Only the lines holding the string "joints" are needed. Copy each one.

> _Given records_:
begin
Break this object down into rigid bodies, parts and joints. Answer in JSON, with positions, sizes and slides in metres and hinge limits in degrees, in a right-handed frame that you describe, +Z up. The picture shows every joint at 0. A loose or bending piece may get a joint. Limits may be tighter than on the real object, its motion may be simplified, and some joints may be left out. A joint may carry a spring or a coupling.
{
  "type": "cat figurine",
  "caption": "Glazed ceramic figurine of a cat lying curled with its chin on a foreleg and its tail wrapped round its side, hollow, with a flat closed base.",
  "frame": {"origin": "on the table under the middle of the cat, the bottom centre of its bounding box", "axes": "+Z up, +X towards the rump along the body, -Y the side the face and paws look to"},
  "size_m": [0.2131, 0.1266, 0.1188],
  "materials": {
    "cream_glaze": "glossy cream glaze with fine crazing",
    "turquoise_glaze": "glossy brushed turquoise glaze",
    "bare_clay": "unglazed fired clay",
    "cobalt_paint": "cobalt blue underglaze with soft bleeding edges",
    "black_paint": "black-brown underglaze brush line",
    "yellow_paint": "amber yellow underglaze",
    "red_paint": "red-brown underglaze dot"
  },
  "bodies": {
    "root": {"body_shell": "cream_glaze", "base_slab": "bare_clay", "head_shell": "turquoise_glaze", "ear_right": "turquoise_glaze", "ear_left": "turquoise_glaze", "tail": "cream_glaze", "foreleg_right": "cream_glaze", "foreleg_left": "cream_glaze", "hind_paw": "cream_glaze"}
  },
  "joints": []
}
end
begin
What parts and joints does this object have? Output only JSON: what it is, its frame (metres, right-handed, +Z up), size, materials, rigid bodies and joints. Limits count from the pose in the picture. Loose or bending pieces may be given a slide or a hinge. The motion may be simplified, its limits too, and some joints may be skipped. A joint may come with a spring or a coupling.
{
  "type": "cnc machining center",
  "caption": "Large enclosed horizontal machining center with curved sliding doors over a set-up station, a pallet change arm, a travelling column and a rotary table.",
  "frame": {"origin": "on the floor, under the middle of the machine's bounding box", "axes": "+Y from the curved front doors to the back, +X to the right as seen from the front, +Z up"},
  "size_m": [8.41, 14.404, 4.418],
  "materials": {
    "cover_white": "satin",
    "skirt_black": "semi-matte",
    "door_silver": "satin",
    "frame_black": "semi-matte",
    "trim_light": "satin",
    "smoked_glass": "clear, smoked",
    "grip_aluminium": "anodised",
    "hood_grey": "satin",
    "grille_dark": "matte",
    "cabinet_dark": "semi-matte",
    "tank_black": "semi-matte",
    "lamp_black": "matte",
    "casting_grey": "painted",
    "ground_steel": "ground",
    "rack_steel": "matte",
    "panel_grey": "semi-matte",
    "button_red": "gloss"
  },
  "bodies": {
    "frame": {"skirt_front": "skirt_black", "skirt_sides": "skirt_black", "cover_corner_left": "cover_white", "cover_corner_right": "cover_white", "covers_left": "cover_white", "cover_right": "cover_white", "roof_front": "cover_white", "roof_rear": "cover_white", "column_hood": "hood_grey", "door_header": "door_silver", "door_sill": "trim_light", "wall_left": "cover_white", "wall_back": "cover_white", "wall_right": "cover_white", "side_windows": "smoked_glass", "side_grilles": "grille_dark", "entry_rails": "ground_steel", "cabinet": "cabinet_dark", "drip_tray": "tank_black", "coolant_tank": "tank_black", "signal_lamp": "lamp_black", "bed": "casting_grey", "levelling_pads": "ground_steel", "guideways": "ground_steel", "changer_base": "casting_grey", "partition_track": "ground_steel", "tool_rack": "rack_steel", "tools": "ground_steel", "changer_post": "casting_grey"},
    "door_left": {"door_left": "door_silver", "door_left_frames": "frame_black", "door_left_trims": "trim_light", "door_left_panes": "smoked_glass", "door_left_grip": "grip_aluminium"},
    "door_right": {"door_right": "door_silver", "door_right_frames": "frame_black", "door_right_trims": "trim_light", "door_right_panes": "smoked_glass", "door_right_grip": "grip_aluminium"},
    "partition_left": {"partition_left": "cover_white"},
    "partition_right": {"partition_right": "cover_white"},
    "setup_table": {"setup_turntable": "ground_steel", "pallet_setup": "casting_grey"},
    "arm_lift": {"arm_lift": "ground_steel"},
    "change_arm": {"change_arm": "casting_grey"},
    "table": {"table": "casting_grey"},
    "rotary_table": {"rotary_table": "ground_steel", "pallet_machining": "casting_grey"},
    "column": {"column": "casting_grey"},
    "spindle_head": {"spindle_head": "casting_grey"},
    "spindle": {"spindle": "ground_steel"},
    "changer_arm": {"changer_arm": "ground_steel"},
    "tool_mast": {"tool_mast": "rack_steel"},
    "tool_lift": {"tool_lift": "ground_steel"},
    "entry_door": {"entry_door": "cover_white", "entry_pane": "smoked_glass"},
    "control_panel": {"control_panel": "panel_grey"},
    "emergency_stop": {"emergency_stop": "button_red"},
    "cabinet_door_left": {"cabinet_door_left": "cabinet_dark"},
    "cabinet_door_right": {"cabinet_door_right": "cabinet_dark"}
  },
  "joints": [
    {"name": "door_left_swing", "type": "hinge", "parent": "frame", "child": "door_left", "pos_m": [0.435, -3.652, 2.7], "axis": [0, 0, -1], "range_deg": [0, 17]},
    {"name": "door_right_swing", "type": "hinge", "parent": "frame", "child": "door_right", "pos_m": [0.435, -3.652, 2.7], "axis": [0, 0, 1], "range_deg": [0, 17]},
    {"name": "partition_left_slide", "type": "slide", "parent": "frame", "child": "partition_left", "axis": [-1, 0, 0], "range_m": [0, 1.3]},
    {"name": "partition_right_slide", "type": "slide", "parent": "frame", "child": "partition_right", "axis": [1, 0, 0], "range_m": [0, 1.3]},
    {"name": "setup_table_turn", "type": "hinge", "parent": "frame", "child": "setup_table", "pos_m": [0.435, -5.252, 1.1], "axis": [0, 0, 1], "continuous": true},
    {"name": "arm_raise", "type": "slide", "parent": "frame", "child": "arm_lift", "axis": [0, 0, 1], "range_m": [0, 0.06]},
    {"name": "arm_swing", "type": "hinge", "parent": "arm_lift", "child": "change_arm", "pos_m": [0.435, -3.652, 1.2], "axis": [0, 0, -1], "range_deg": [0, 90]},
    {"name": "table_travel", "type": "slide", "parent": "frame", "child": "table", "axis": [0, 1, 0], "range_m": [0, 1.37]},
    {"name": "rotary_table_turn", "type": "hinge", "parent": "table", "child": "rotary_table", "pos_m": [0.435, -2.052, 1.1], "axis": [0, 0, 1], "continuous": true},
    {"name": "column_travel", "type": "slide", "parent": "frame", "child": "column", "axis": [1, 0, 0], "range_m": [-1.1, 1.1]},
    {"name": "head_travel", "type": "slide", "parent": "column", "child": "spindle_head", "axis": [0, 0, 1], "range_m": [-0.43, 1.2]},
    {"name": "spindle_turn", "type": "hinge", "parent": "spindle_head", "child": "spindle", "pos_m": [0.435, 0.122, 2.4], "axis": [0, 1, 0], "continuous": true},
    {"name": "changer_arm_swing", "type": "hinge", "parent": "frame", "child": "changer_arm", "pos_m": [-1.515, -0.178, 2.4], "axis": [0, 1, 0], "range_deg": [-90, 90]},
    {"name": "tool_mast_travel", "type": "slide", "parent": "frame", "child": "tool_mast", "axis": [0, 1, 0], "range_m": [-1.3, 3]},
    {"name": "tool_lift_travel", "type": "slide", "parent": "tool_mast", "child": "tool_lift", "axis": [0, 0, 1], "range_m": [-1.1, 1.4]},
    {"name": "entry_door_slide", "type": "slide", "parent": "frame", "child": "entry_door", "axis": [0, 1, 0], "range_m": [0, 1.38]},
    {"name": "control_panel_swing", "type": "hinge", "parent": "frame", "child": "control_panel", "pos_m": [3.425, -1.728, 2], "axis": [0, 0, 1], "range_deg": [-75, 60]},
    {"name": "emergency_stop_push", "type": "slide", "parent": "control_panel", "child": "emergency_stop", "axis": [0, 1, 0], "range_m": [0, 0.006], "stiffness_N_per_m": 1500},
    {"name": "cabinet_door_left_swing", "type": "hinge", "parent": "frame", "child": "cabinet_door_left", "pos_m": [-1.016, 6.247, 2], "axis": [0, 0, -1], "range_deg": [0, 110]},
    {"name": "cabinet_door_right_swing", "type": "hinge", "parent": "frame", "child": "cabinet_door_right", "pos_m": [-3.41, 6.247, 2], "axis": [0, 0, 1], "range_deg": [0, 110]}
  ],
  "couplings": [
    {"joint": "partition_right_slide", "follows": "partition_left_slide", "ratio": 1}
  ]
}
end
> _Final result_:
Break this object down into rigid bodies, parts and joints. Answer in JSON, with positions, sizes and slides in metres and hinge limits in degrees, in a right-handed frame that you describe, +Z up. The picture shows every joint at 0. A loose or bending piece may get a joint. Limits may be tighter than on the real object, its motion may be simplified, and some joints may be left out. A joint may carry a spring or a coupling.
  "joints": []
What parts and joints does this object have? Output only JSON: what it is, its frame (metres, right-handed, +Z up), size, materials, rigid bodies and joints. Limits count from the pose in the picture. Loose or bending pieces may be given a slide or a hinge. The motion may be simplified, its limits too, and some joints may be skipped. A joint may come with a spring or a coupling.
  "joints": [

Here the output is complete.